Catherine Englebrecht, the Houston businesswoman and mother who founded True the Vote in 2009 after witnessing an ACORN-style group registering thousands of illegal or nonexistent voters in Houston, told the voter observers from 32 states gathered for the summit: “There is nothing more important this year than your work in making sure legitimate votes aren’t canceled out by fraud.”

Liberal groups ranging from the ACLU to the NAACP oppose voter-ID laws, claiming that voter fraud is almost nonexistent and that an ID requirement would amount to voter suppression. It’s certainly true that in-person voter fraud — the type of fraud most easily fought with voter-ID laws — isn’t the whole picture. Voter-ID laws must be combined with tighter controls on absentee ballots, the tool of choice of fraudsters. But filmmaker James O’Keefe demonstrated just last month how easy — and almost impossible to detect — voter impersonation can be: A white 22-year-old assistant of O’Keefe’s was offered the Washington, D.C., primary ballot of Attorney General Eric Holder, the most visible opponent of ID laws.

Just this week in Fort Worth, Texas, a Democratic precinct chairwoman was indicted on charges of arranging an illegal vote. Hazel Woodard James has been charged with conspiring with her non-registered son to have him vote in place of his father. The only reason the crime was detected was that the father showed up later in the day to vote at the same precinct. Most fraudsters are smart enough to have their accomplices cast votes in the names of dead people on the voter rolls, who are highly unlikely to appear and complain that someone else voted in their place.

One of the highlights of the True the Vote conference was a speech by Artur Davis, who was a Democratic congressman from Alabama until last year. Davis has been an up-and-coming black Democratic leader, having been selected to second the nomination of Barack Obama at the 2008 Democratic convention in Denver.

But in 2009 he decided to vote against Obamacare because he viewed it as unworkable and too expensive. When he ran the next year in the Democratic primary for governor in Alabama, he was attacked as disloyal and defeated by a coalition of liberals, teachers’ unions, and old-style black political machines.

He told me that the voter suppression he most observed in his 68 percent African-American district was rampant fraud in counties with powerful political machines.

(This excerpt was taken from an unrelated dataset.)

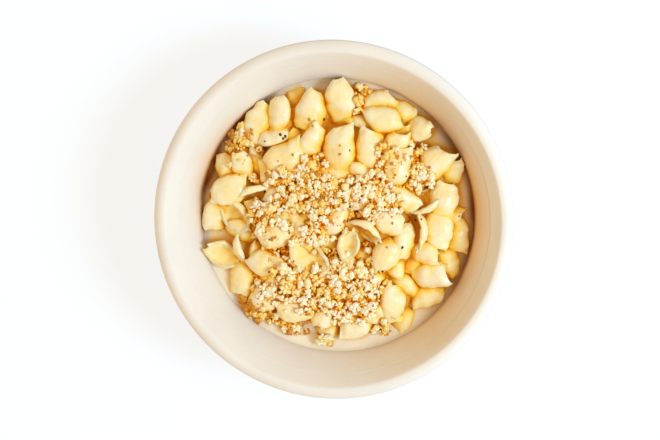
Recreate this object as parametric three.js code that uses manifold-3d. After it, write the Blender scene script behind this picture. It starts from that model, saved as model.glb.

To keep themselves in power, these machines would frequently steal the votes of members of minority groups. “I know it exists, I’ve had the chance to steal votes in my favor offered to me, and the people it hurts the most are the poor and those without power,” he said.

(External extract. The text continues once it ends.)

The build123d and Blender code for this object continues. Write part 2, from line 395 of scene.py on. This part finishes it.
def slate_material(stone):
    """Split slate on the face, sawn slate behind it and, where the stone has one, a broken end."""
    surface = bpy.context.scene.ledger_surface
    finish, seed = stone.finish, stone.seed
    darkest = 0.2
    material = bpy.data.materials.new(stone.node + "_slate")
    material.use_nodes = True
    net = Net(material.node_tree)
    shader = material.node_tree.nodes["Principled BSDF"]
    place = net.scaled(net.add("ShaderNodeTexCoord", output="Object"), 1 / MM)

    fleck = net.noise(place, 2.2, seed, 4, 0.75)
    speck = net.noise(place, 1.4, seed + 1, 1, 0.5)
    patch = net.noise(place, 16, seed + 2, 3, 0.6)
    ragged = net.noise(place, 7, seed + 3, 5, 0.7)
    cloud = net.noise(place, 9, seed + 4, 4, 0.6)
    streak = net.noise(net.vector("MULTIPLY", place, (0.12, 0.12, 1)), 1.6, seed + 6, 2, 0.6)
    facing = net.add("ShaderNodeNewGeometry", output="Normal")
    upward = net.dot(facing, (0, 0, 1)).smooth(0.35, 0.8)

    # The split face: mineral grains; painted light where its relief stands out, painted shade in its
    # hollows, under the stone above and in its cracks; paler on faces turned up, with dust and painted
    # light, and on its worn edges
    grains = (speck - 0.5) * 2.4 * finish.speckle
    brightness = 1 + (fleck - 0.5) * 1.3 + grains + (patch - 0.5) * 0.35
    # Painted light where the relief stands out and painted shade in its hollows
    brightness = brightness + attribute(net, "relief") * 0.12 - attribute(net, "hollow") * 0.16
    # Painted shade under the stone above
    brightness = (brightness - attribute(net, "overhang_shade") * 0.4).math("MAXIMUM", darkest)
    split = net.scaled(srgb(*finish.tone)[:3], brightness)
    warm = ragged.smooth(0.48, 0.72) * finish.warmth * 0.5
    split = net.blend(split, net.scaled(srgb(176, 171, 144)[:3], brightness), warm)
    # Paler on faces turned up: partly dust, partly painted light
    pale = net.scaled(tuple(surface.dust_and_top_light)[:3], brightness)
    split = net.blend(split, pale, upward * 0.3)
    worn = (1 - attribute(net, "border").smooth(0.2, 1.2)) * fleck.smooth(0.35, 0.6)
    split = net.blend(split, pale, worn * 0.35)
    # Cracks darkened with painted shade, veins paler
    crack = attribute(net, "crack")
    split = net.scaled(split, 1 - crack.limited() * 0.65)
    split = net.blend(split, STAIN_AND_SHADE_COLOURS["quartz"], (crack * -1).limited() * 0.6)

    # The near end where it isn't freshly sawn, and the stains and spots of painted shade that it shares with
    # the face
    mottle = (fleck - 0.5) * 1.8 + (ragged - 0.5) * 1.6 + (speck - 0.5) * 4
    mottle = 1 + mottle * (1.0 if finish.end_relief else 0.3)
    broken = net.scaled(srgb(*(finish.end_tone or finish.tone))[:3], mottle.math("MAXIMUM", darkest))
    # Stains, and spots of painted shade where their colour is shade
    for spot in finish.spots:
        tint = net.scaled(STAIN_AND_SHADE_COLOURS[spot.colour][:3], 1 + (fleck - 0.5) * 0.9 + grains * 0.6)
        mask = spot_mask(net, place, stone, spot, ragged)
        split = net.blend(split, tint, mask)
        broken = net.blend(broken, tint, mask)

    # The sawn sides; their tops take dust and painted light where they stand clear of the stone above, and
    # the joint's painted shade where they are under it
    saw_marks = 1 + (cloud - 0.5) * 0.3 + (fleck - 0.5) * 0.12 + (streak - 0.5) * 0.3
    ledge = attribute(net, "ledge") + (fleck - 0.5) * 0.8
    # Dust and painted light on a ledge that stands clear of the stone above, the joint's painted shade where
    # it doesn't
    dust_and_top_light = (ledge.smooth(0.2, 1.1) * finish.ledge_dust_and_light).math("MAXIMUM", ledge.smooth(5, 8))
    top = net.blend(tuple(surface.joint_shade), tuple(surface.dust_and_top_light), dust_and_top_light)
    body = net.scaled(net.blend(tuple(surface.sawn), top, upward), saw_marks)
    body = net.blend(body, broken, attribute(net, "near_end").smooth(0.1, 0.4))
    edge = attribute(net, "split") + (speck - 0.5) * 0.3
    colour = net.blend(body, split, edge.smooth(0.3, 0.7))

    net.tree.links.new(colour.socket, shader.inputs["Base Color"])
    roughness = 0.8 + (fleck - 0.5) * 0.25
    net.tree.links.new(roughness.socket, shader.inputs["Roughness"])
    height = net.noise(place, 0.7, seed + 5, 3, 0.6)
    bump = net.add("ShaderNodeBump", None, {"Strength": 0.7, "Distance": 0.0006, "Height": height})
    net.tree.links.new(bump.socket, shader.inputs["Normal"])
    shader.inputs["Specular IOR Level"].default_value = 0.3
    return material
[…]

Davis made it clear in his speech to True the Vote that much of the opposition to voter-ID and ballot-integrity laws is a sad attempt to inject racism into the discussion and intimidate supporters of anti-fraud laws. “This is not a billy club, this is not a fire hose,” he told his audience while holding up his driver’s license. “Where is this notion that if I have a right [to vote], that I don’t have to be bothered with responsibility?” He concluded with an appeal for all sides to eschew racial appeals: “We have to be one country, but the way you become one country is you stop acting like a country that’s divided into different buckets and bases of people.”

It’s a pity that so much of the discussion about voting this fall will be drenched in race. Americans have two important rights when it comes to voting. The first is the right to vote without fear and intimidation, for which this country fought an epic civil-rights struggle in the 1960s. Those gains in voter access must be preserved. But Americans also have a right to vote without their ballots’ being canceled out by people who are voting twice, are voting for the dead or nonexistent, or are non-citizens. We can and should accomplish two goals in the 2012 election — making sure it is easy to vote, and making sure it is hard to cheat. Groups such as True the Vote will be essential to make sure both sides of that imperative are fulfilled.

— John Fund is the national-affairs columnist for NRO.